[Start of Given data]
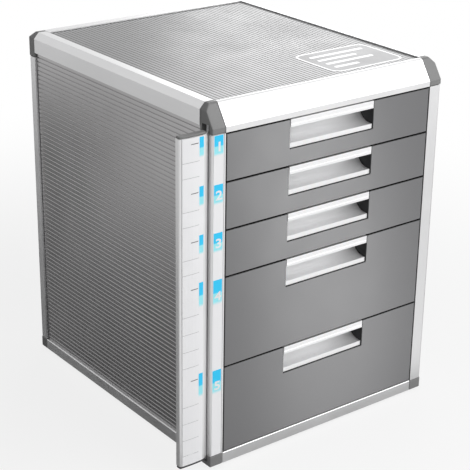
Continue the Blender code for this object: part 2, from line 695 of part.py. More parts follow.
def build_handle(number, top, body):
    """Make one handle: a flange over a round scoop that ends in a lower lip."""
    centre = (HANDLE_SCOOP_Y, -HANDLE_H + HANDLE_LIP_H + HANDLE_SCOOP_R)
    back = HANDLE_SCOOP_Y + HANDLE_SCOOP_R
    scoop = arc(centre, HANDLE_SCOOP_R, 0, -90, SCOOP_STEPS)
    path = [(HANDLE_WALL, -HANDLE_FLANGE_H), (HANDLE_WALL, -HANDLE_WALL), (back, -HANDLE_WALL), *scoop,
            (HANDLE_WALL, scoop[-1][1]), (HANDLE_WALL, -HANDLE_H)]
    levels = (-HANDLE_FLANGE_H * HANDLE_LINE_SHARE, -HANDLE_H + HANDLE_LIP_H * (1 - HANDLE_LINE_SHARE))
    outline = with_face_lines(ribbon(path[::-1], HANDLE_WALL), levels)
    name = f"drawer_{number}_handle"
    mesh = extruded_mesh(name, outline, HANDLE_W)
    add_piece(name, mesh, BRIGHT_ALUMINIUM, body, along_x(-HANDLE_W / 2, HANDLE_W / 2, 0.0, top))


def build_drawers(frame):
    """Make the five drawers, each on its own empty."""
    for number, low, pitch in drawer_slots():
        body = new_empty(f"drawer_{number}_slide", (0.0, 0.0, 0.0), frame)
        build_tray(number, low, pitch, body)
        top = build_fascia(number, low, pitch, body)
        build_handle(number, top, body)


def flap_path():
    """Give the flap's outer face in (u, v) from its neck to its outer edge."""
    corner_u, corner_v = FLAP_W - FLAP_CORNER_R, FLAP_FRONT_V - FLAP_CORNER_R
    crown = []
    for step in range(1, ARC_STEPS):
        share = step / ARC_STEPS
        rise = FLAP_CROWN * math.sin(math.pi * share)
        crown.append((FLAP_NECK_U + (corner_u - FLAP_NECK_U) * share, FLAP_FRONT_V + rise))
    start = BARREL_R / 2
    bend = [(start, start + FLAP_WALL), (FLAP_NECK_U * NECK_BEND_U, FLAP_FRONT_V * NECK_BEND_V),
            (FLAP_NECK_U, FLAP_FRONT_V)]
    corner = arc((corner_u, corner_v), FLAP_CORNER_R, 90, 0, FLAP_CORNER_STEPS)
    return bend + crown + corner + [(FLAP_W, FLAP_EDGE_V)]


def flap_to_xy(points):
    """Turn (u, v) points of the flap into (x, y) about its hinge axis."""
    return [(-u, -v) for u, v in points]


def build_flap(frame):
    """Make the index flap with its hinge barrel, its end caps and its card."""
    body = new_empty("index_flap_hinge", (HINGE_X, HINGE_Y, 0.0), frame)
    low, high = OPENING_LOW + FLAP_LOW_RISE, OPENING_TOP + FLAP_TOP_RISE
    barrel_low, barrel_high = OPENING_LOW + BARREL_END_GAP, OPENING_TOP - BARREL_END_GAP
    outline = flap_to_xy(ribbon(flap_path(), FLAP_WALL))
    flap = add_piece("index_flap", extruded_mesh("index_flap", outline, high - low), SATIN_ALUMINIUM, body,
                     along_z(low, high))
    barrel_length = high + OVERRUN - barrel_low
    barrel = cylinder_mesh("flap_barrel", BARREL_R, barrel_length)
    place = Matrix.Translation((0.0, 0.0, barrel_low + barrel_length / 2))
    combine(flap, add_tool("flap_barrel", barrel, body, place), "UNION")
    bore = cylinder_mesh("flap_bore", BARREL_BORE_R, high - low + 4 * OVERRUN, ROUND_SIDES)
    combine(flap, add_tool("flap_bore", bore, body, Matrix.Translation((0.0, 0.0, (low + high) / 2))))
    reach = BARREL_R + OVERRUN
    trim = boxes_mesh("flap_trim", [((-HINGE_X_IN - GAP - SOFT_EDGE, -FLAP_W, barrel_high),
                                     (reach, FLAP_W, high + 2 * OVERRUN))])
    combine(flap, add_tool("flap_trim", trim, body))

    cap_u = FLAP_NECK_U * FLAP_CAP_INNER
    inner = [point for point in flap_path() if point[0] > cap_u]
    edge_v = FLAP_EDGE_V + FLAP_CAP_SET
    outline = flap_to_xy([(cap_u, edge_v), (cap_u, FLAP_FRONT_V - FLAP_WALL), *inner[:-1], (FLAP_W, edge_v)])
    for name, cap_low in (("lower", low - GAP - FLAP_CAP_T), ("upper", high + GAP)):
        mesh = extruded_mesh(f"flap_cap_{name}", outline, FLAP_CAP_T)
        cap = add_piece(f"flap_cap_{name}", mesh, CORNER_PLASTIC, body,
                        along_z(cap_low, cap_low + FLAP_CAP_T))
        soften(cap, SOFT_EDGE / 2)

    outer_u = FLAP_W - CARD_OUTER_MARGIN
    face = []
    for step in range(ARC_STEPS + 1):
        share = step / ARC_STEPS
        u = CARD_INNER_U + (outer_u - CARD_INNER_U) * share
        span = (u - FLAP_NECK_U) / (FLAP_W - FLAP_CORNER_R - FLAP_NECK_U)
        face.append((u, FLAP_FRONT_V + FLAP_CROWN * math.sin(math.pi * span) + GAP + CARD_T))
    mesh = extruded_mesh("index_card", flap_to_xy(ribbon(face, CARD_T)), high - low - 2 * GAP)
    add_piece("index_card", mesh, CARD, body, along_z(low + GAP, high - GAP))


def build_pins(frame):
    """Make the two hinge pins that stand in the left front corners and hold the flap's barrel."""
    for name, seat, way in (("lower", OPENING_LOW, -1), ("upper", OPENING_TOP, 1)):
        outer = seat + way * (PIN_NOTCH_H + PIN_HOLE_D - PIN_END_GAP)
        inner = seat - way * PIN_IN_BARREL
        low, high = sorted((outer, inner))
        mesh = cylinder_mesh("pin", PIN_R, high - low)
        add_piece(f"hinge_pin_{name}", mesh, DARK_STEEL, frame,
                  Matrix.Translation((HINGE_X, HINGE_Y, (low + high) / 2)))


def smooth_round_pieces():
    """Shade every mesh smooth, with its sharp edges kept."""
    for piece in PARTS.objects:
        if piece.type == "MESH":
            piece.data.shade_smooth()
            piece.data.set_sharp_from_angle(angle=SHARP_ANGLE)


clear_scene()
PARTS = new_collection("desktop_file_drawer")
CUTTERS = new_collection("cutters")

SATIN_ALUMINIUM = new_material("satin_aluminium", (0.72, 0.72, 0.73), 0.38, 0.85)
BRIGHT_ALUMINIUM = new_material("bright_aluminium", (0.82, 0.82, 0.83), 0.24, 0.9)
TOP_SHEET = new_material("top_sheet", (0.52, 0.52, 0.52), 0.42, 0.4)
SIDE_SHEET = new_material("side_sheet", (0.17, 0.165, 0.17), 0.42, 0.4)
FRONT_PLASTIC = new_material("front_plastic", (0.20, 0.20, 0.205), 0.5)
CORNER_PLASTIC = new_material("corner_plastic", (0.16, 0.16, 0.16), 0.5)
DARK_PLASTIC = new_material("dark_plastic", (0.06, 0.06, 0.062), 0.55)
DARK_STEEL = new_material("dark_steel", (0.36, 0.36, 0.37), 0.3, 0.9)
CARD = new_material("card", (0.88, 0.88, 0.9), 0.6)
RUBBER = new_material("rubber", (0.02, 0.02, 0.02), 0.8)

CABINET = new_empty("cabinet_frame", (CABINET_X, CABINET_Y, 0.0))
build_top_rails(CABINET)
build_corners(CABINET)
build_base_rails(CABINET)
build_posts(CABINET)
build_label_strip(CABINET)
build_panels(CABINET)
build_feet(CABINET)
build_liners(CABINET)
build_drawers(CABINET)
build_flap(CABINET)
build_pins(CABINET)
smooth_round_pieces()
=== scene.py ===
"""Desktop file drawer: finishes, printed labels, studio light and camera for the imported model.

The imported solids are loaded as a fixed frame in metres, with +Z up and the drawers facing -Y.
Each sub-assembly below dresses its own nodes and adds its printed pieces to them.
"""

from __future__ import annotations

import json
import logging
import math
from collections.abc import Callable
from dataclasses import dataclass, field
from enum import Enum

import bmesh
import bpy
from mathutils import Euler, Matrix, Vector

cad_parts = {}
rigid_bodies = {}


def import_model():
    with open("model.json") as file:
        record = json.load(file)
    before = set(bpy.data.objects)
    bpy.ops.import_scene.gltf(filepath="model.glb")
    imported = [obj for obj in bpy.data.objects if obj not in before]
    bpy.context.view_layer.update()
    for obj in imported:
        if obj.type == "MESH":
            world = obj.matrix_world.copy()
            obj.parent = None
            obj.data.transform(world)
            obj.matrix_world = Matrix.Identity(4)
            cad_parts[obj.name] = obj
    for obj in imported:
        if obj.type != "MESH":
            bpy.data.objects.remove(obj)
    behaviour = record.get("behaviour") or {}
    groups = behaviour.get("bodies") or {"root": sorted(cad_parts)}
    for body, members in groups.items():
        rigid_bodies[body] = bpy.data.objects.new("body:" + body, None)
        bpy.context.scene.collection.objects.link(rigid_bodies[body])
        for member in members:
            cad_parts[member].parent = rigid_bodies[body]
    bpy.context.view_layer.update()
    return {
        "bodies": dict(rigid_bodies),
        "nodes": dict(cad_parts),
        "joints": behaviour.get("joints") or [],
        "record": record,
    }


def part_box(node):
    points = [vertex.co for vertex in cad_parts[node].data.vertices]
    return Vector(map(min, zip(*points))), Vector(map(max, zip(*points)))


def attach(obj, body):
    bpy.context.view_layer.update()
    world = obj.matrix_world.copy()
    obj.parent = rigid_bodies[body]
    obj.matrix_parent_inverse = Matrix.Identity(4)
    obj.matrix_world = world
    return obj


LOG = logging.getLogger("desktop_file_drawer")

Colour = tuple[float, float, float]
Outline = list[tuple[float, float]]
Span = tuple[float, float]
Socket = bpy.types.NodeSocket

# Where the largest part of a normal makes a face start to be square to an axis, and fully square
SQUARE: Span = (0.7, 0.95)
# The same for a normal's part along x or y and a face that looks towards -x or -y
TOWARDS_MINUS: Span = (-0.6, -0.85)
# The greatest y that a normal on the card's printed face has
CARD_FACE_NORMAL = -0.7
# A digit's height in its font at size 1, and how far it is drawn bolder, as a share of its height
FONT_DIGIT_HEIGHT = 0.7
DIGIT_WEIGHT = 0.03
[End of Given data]
Your goal: Exactly and only the lines from the line that contains "(CABINET_X, CABINET_Y, 0.0))" through the line that contains "from __future__ import annotations" are to be repeated as they stand.

Result:
CABINET = new_empty("cabinet_frame", (CABINET_X, CABINET_Y, 0.0))
build_top_rails(CABINET)
build_corners(CABINET)
build_base_rails(CABINET)
build_posts(CABINET)
build_label_strip(CABINET)
build_panels(CABINET)
build_feet(CABINET)
build_liners(CABINET)
build_drawers(CABINET)
build_flap(CABINET)
build_pins(CABINET)
smooth_round_pieces()
=== scene.py ===
"""Desktop file drawer: finishes, printed labels, studio light and camera for the imported model.

The imported solids are loaded as a fixed frame in metres, with +Z up and the drawers facing -Y.
Each sub-assembly below dresses its own nodes and adds its printed pieces to them.
"""

from __future__ import annotations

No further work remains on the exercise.